Using settlement monies, Albany created the New York Pollinator Conservation Fund to benefit pollinator species through habitat management, restoration and enhancement and to support pollinator research, monitoring and education. The New York Community Trust, selected as the Pollinator Conservation Fund administrator, awarded several competitive-process grants to statewide applicants earlier this month.  

Among the awardees: The Citizens Campaign for the Environment, a Farmingdale-based ecological warrior that earned a $200,000 stipend to create three acres of pollinator gardens, plant 70,000 native plants and develop corresponding educational materials. 

The Citizens Campaign was one of several Long Island organizations – including Port Washington-based ReWild Long Island ($150,000 grant), the Brentwood-based Sisters of Saint Joseph ($100,000 grant) and the Malverne-based Nassau Land Trust ($20,000 grant) – awarded by the New York Community Trust through the Pollinator Conservation Fund.

Subsequently, the Villages of Port Jefferson and Patchogue joined with the Town of Brookhaven to submit a joint pollinator-garden proposal to the Citizens Campaign and were selected to share the $200,000 grant.

Port Jefferson will now start the process of determining where the Village should place its 1/2 acre of nectar- and pollen-producing plants.

At the Village Board of Trustees’ June 11 work session meeting, Deputy Mayor Bob Juliano – the board’s liaison to the Port Jefferson Department of Parks – suggested several possible locations, including areas around the Rocketship Park basketball courts, the traffic circles on the east and west entrances of the Port Jefferson Country Club and the grounds surrounding the historic William Tooker House, the oldest known structure on its original foundation in Port Jefferson Village.

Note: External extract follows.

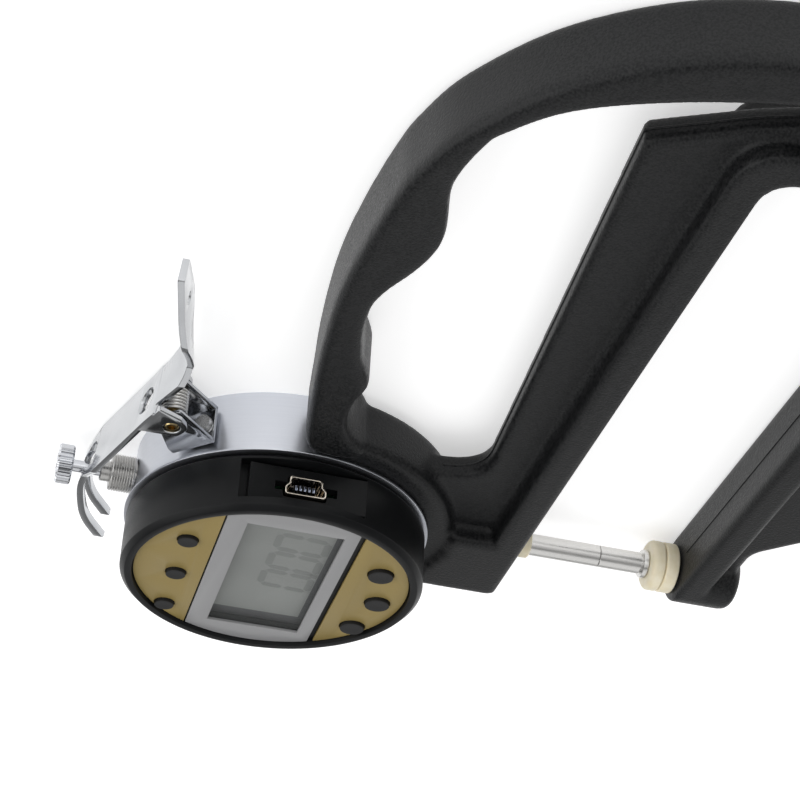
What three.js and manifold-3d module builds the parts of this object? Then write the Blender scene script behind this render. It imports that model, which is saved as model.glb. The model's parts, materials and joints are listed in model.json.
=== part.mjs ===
// A digital thickness gauge: a deep cast frame with a finger handle, a dial indicator on its upper
// arm, a spring-loaded spindle with a ceramic contact, an anvil below and a stamped lifting lever.
// Millimetres. The gauge lies on its back with the dial up: X runs into the throat, Y runs along
// the spindle towards its knob and Z leaves the dial. The origin is the centre of the indicator's
// back face, and the spindle axis is at x = 0 and z = spindleHeight.
import * as THREE from 'three';
import { mergeVertices } from 'three/addons/utils/BufferGeometryUtils.js';
import Module from 'manifold-3d';

const wasm = await Module();
wasm.setup();

// Shared clearances
const fit = 0.3;
const seat = 0.1;
const overrun = 2;
const sheetEdge = 0.3;

// Display window: the face, the housing and the case are built out from it
const windowHalfWidth = 20.4;
const windowTop = 8.7;
const windowBottom = -9.6;
const faceMargin = 5.93;
const rimWidth = 2.67;

// Indicator case
const caseStep = 0.6;
const cupDepth = 1.8;
const caseWall = 2.2;
const caseLipStep = 1.1;
const caseLipDepth = 0.5;
const caseFloor = 1.5;
const floorClearance = 0.8;
const spindleHeight = 6.9;
const coverThickness = 1.4;
const postRadius = 2.4;
const postInset = 3;
const coverPostAngle = 20;
const screwRadius = 1;
const screwHeadRadius = 1.8;
const screwHeadDepth = 0.9;
const screwLength = 5;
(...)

Resident volunteer groups are being polled to vote on these potential locations and suggest others – but where the pollinator garden (or gardens) are eventually planted is less important than the fact that Port Jefferson has, once again, made a successful bid for useful grant funding, which will result in another important project that will provide real aesthetic, environmental and quality-of-life benefits, being implemented at no cost to Village taxpayers.